:: COLLECTED MATERIAL ::

* START *

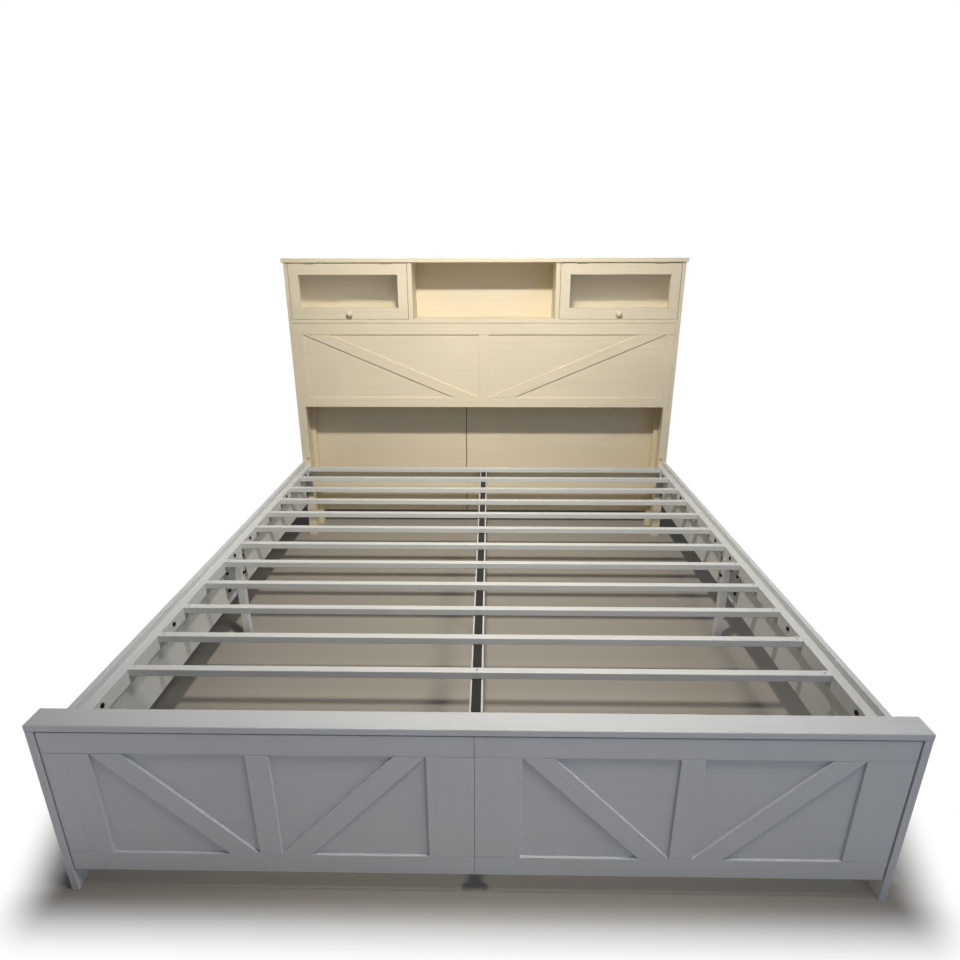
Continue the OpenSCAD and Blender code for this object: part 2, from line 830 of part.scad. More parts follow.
module foot_trim(side) {
    mid_x = (foot_panel_w - foot_mid_stile) / 2;
    stiles = [[0, foot_stile], [mid_x, foot_mid_stile], [foot_panel_w - foot_stile, foot_stile]];
    color(white) translate([side < 0 ? -hairline - foot_panel_w : hairline, foot_y + foot_inset, foot_clear])
        strip_frame(foot_panel_w, foot_panel_h, foot_rail_w, foot_rail_w, stiles, [1, -1]);
}

module foot_posts() {
    color(white) {
        both_sides() difference() {
            translate([post_x, foot_frame_y, foot_clear])
                board_z([post_w, foot_in - foot_frame_y, cap_low - foot_clear]);
            for (z = corner_bolt_z)
                translate([corner_bolt_x, foot_frame_y - 1, z]) rod_y(bolt_r + hole_air, foot_d);
        }
        translate([-seam_board_w / 2, foot_frame_y, foot_clear])
            board_z([seam_board_w, board_t, cross_low - foot_clear]);
    }
}

module foot_cross_rail() {
    color(white) difference() {
        translate([-post_x, foot_frame_y, cross_low]) board_x([2 * post_x, board_t, cap_low - cross_low]);
        hanger_holes(foot_frame_y + board_t, -1);
    }
}

// The side rails
module rail(side, at_head) {
    y0 = at_head ? mid_y + hairline : foot_in;
    l = mid_y - hairline - foot_in;
    color(white) on_side(side) difference() {
        translate([rail_in, y0, rail_low]) board_y([rail_t, l, rail_h], 1.6 * ease_r);
        for (p = concat([for (y = ledge_bolts) [y, ledge_bolt_z]], plate_bolts))
            translate([rail_in - 1, p[0], p[1]]) rod_x(bolt_r + hole_air, rail_bolt_reach + rail_hole_more);
    }
}

module rail_ledges() {
    l = mid_y - hairline - foot_in;
    color(white) both_sides() difference() {
        for (y = [foot_in, mid_y + hairline])
            translate([ledge_in, y, ledge_low]) board_y([ledge_w, l, ledge_h]);
        for (y = ledge_bolts)
            translate([ledge_in - 1, y, ledge_bolt_z]) rod_x(bolt_r + hole_air, ledge_w + 2);
        for (i = [0 : slat_n - 1]) translate([ledge_in - 1, slat_y(i), bracket_screw_z])
            rod_x(screw_r + hole_air, screw_l + 1);
    }
}

module corner_bracket(y0, away) {
    leg_y0 = away > 0 ? y0 : y0 - corner_leg;
    cap_y0 = away > 0 ? y0 : y0 - steel_t;
    difference() {
        union() {
            translate([rail_in - steel_t, leg_y0, plate_z]) cube([steel_t, corner_leg, plate_h]);
            translate([post_x, cap_y0, plate_z]) cube([rail_in - post_x, steel_t, plate_h]);
        }
        for (z = corner_bolt_z) {
            translate([corner_bolt_x, y0 - steel_t - 1, z]) rod_y(bolt_r + hole_air, 2 * steel_t + 2);
            translate([rail_in - steel_t - 1, y0 + away * (corner_leg - corner_bolt_in), z])
                rod_x(bolt_r + hole_air, steel_t + 2);
        }
    }
}

module corner_brackets() {
    color(zinc) both_sides() {
        corner_bracket(foot_in, 1);
        corner_bracket(head_y, -1);
    }
}

module rail_joint_plates() {
    color(zinc) both_sides() difference() {
        translate([rail_in - steel_t, mid_y - plate_l / 2, plate_z]) cube([steel_t, plate_l, plate_h]);
        for (p = concat(plate_bolts, [[mid_y, mid_leg_bolt_z]]))
            translate([rail_in - steel_t - 1, p[0], p[1]]) rod_x(bolt_r + hole_air, steel_t + 2);
    }
}

module mid_legs() {
    color(white) both_sides() difference() {
        translate([mid_leg_x, mid_y - mid_leg_w / 2, foot_pad])
            board_z([mid_leg_w, mid_leg_w, ledge_low - foot_pad]);
        translate([mid_leg_x - 1, mid_y, mid_leg_bolt_z]) rod_x(bolt_r + hole_air, mid_leg_w + 2);
    }
}

// Bolts: a round head, and a shank that lies in its holes
module bolt_into_x(x, y, z, l) {
    translate([x - bolt_head_h, y, z]) rod_x(bolt_head_r, bolt_head_h);
    translate([x - 1, y, z]) rod_x(bolt_r, l + 1);
}

module bolt_into_y(x, y, z, l, away) {
    translate([x, away > 0 ? y - bolt_head_h : y, z]) rod_y(bolt_head_r, bolt_head_h);
    translate([x, away > 0 ? y - 1 : y - l, z]) rod_y(bolt_r, l + 1);
}

module rail_bolts() {
    bolt_l = post_w;
    color(black) both_sides() {
        for (y = ledge_bolts) bolt_into_x(ledge_in, y, ledge_bolt_z, ledge_w + rail_bolt_reach);
        for (p = plate_bolts) bolt_into_x(rail_in - steel_t, p[0], p[1], steel_t + rail_bolt_reach);
        for (z = corner_bolt_z) {
            bolt_into_y(corner_bolt_x, foot_in + steel_t, z, bolt_l, -1);
            bolt_into_y(corner_bolt_x, head_y - steel_t, z, bolt_l, 1);
        }
        bolt_into_y(corner_bolt_x, head_y, post_bolt_z, bolt_l, 1);
    }
}

module mid_leg_bolts() {
    color(black) both_sides()
        bolt_into_x(mid_leg_x, mid_y, mid_leg_bolt_z, mid_leg_w + steel_t - 2 * hole_air);
}

// The centre beam, in two halves that meet over a steel plate
module centre_beam() {
    color(white) difference() {
        for (y = [[beam_foot_y, mid_y - hairline], [mid_y + hairline, beam_head_y]])
            translate([-beam_w / 2, y[0], beam_low]) board_y([beam_w, y[1] - y[0], beam_h]);
        for (y = tied_slats) translate([0, y, beam_z - screw_l])
            cylinder(r = screw_r + hole_air, h = screw_l + 1);
        for (y = beam_plates, e = [-1, 1])
            translate([0, y + e * (leg_plate_l / 2 - leg_screw_in), beam_low - 1])
                cylinder(r = screw_r + hole_air, h = screw_l + 1);
    }
}

module beam_tape() {
    color(black) difference() {
        translate([-tape_w / 2, beam_foot_y, beam_z]) cube([tape_w, beam_head_y - beam_foot_y, tape_t]);
        for (y = tied_slats) translate([0, y, beam_z - 1]) cylinder(r = screw_r + hole_air, h = tape_t + 2);
    }
}

// A hanger is a steel angle: a plate on the cross rail and a seat under the beam
module hanger(y, away) {
    low = beam_low - steel_t;
    width = beam_w + 2 * hanger_wing;
    difference() {
        union() {
            translate([-width / 2, away > 0 ? y : y - steel_t, low])
                cube([width, steel_t, beam_h - hanger_short]);
            translate([-beam_w / 2, away > 0 ? y : y - hanger_seat, low])
                cube([beam_w, hanger_seat, steel_t]);
        }
        for (x = [-hanger_screw_x, hanger_screw_x], z = hanger_screw_z)
            translate([x, y - steel_t - 1, z]) rod_y(screw_r + hole_air, 2 * steel_t + 2);
    }
}

module beam_hangers() {
    color(zinc) {
        hanger(foot_frame_y + board_t, 1);
        hanger(head_y, -1);
    }
}

module beam_legs() {
    tube_h = beam_low - steel_t - foot_pad;
    inner = leg_w - 2 * tube_wall;
    color(steel_white) {
        for (y = beam_plates) translate([-beam_w / 2, y - leg_plate_l / 2, beam_low - steel_t]) difference() {
            cube([beam_w, leg_plate_l, steel_t]);
            for (e = [leg_screw_in, leg_plate_l - leg_screw_in])
                translate([beam_w / 2, e, -1]) cylinder(r = screw_r + hole_air, h = steel_t + 2);
        }
        for (y = leg_places) translate([-leg_w / 2, y - leg_w / 2, foot_pad]) difference() {
            board_z([leg_w, leg_w, tube_h], leg_corner_r);
            translate([tube_wall, tube_wall, -1]) cube([inner, inner, tube_h + 1]);
        }
    }
}

// Plastic feet: a pad under the leg and a plug in the tube
module leg_feet() {
    plug = leg_w - 2 * tube_wall - 2 * leg_plug_play;
    color(black) {
        for (y = leg_places) translate([0, y, 0]) {
            translate([-leg_w / 2, -leg_w / 2, 0]) board_z([leg_w, leg_w, foot_pad], leg_corner_r);
            translate([-plug / 2, -plug / 2, foot_pad - 1]) cube([plug, plug, leg_plug_h + 1]);
        }
        both_sides() translate([mid_leg_x, mid_y - mid_leg_w / 2, 0])
            board_z([mid_leg_w, mid_leg_w, foot_pad], leg_corner_r);
    }
}

// A hole down through what is h thick, widened at the top for a countersunk head
module sunk_hole(h) {
    r = screw_r + hole_air;
    translate([0, 0, -1]) cylinder(r = r, h = h + 2);
    translate([0, 0, h - screw_sink]) cylinder(r1 = r, r2 = r + screw_sink + 1, h = screw_sink + 1);
}

// The slats are square tubes, screwed down at both ends
module slats() {
    inner = slat_w - 2 * tube_wall;
    color(steel_white) difference() {
        for (i = [0 : slat_n - 1]) translate([-slat_half, slat_y(i) - slat_w / 2, slat_low]) difference() {
            board_x([2 * slat_half, slat_w, slat_w], slat_corner_r);
            translate([-1, tube_wall, tube_wall]) cube([2 * slat_half + 2, inner, inner]);
            for (x = slat_screws_at) translate([slat_half + x, slat_w / 2, 0]) sunk_hole(slat_w);
        }
        for (y = tied_slats) translate([0, y, slat_low]) sunk_hole(slat_w);
    }
}

// An angle under each end of a slat, screwed to the ledge
module slat_brackets() {
    width = slat_w - 2;
    color(zinc) both_sides() for (i = [0 : slat_n - 1]) translate([ledge_in, slat_y(i), 0]) difference() {
        union() {
            translate([-slat_bracket_l, -width / 2, slat_low - slat_bracket_t])
                cube([slat_bracket_l, width, slat_bracket_t]);
            translate([-slat_bracket_t, -width / 2, ledge_low])
                cube([slat_bracket_t, width, slat_low - ledge_low]);
        }
        translate([-slat_screw_in - slat_play, 0, slat_low - slat_bracket_t - 1])
            cylinder(r = screw_r + hole_air, h = slat_bracket_t + 2);
        translate([-slat_bracket_t - 1, 0, bracket_screw_z]) rod_x(screw_r + hole_air, slat_bracket_t + 2);
    }
}

// A countersunk screw, flush with the slat that it ties down
module screw_down(x, y, z, l) {
    translate([x, y, z - screw_sink]) cylinder(r1 = screw_r, r2 = screw_head_r, h = screw_sink);
    translate([x, y, z - l]) cylinder(r = screw_r, h = l - screw_sink + 1);
}

// The other screws have a low round head

module screw_along_y(x, y, z, l, away) {
    translate([x, away > 0 ? y - screw_head_h : y, z]) rod_y(screw_head_r, screw_head_h);
    translate([x, away > 0 ? y - 1 : y - l, z]) rod_y(screw_r, l + 1);
}

module deck_screws() {
    through = slat_w + slat_bracket_t + 3;
    color(zinc) {
        for (i = [0 : slat_n - 1], x = slat_screws_at) screw_down(x, slat_y(i), deck_z, through);
        for (y = tied_slats) screw_down(0, y, deck_z, slat_w + tape_t + screw_l - 1);
        both_sides() for (i = [0 : slat_n - 1])
            translate([ledge_in - slat_bracket_t, slat_y(i), bracket_screw_z]) {
                translate([-screw_head_h, 0, 0]) rod_x(screw_head_r, screw_head_h);
                translate([-1, 0, 0]) rod_x(screw_r, screw_l + slat_bracket_t);
            }
        for (y = beam_plates, e = [-1, 1])
            translate([0, y + e * (leg_plate_l / 2 - leg_screw_in), beam_low - steel_t]) {
                translate([0, 0, -screw_head_h]) cylinder(r = screw_head_r, h = screw_head_h);
                translate([0, 0, -1]) cylinder(r = screw_r, h = screw_l + steel_t);
            }
        for (x = [-hanger_screw_x, hanger_screw_x], z = hanger_screw_z) {
            screw_along_y(x, beam_foot_y, z, steel_t + screw_l - 1, -1);
            screw_along_y(x, beam_head_y, z, steel_t + screw_l - 1, 1);
        }
    }
}

head_side(-1);  // head_side_left
head_side(1);  // head_side_right
head_top_board();
cabinet_floor();
cabinet_dividers();
cabinet_back();
cable_grommet();
head_panel_board();
head_panel_trim();
head_posts();
head_cross_rail();
back_panel_left();
back_panel_right();
back_seam_batten();
door_frame(-1);  // door_left_frame
door_glass(-1);  // door_left_glass
door_bead(-1);  // door_left_bead
door_knob(-1);  // door_left_knob
door_hinge_leaves(-1);  // door_left_hinge_leaves
door_frame(1);  // door_right_frame
door_glass(1);  // door_right_glass
door_bead(1);  // door_right_bead
door_knob(1);  // door_right_knob
door_hinge_leaves(1);  // door_right_hinge_leaves
cabinet_hinge_leaves();
hinge_pins();
stay_cabinet_brackets();
door_stay_bracket(-1);  // door_left_stay_bracket
door_stay_bracket(1);  // door_right_stay_bracket
stay_cylinder(-1);  // stay_left_cylinder
stay_rod(-1);  // stay_left_rod
stay_cylinder(1);  // stay_right_cylinder
stay_rod(1);  // stay_right_rod
foot_side(-1);  // foot_side_left
foot_side(1);  // foot_side_right
foot_cap();
foot_panel(-1);  // foot_panel_left
foot_panel(1);  // foot_panel_right
foot_trim(-1);  // foot_trim_left
foot_trim(1);  // foot_trim_right
foot_posts();
foot_cross_rail();
rail(-1, false);  // rail_left_foot
rail(-1, true);  // rail_left_head
rail(1, false);  // rail_right_foot
rail(1, true);  // rail_right_head
rail_ledges();
corner_brackets();
rail_joint_plates();
mid_legs();
centre_beam();
beam_tape();
beam_hangers();
beam_legs();
leg_feet();
slats();
slat_brackets();
deck_screws();
rail_bolts();
mid_leg_bolts();
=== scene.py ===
# %% [markdown]
# # A king-size bed with a storage headboard
# The bed is a knock-down piece: painted boards, steel slats and a few fittings. Its construction is already
# settled as a CAD frame of separate solids, so this lesson is about finish. It gives each part the surface
# that its maker gave it, and models anew the pieces whose look depends on how the wood lies: the applied
# strips, and the screws and bolts. Everything is in metres. +X is the bed's right, +Y runs from
# the foot to the head, and +Z is up.

# %% Load the frame
import math
import random

import bmesh
import bpy
from mathutils import Matrix, Vector


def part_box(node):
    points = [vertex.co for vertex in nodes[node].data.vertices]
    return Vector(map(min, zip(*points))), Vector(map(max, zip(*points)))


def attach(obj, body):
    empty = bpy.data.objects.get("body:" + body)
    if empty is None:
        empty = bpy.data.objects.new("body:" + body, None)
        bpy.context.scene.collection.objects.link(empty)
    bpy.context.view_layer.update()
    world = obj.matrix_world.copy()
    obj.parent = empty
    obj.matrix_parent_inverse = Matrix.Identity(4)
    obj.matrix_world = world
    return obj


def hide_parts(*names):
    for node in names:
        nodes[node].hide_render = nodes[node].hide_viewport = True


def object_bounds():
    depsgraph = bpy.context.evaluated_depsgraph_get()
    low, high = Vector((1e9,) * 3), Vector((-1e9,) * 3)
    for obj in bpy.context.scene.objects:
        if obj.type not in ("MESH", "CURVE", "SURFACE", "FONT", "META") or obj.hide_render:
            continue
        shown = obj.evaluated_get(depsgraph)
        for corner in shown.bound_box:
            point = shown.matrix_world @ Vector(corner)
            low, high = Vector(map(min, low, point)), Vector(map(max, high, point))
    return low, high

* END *

:: EXERCISE ::
Print exactly the lines above from the one with "foot_posts();" to the one with "low, high = Vector((1e9,)", including both.

:: SOLUTION ::
foot_posts();
foot_cross_rail();
rail(-1, false);  // rail_left_foot
rail(-1, true);  // rail_left_head
rail(1, false);  // rail_right_foot
rail(1, true);  // rail_right_head
rail_ledges();
corner_brackets();
rail_joint_plates();
mid_legs();
centre_beam();
beam_tape();
beam_hangers();
beam_legs();
leg_feet();
slats();
slat_brackets();
deck_screws();
rail_bolts();
mid_leg_bolts();
=== scene.py ===
# %% [markdown]
# # A king-size bed with a storage headboard
# The bed is a knock-down piece: painted boards, steel slats and a few fittings. Its construction is already
# settled as a CAD frame of separate solids, so this lesson is about finish. It gives each part the surface
# that its maker gave it, and models anew the pieces whose look depends on how the wood lies: the applied
# strips, and the screws and bolts. Everything is in metres. +X is the bed's right, +Y runs from
# the foot to the head, and +Z is up.

# %% Load the frame
import math
import random

import bmesh
import bpy
from mathutils import Matrix, Vector


def part_box(node):
    points = [vertex.co for vertex in nodes[node].data.vertices]
    return Vector(map(min, zip(*points))), Vector(map(max, zip(*points)))


def attach(obj, body):
    empty = bpy.data.objects.get("body:" + body)
    if empty is None:
        empty = bpy.data.objects.new("body:" + body, None)
        bpy.context.scene.collection.objects.link(empty)
    bpy.context.view_layer.update()
    world = obj.matrix_world.copy()
    obj.parent = empty
    obj.matrix_parent_inverse = Matrix.Identity(4)
    obj.matrix_world = world
    return obj


def hide_parts(*names):
    for node in names:
        nodes[node].hide_render = nodes[node].hide_viewport = True


def object_bounds():
    depsgraph = bpy.context.evaluated_depsgraph_get()
    low, high = Vector((1e9,) * 3), Vector((-1e9,) * 3)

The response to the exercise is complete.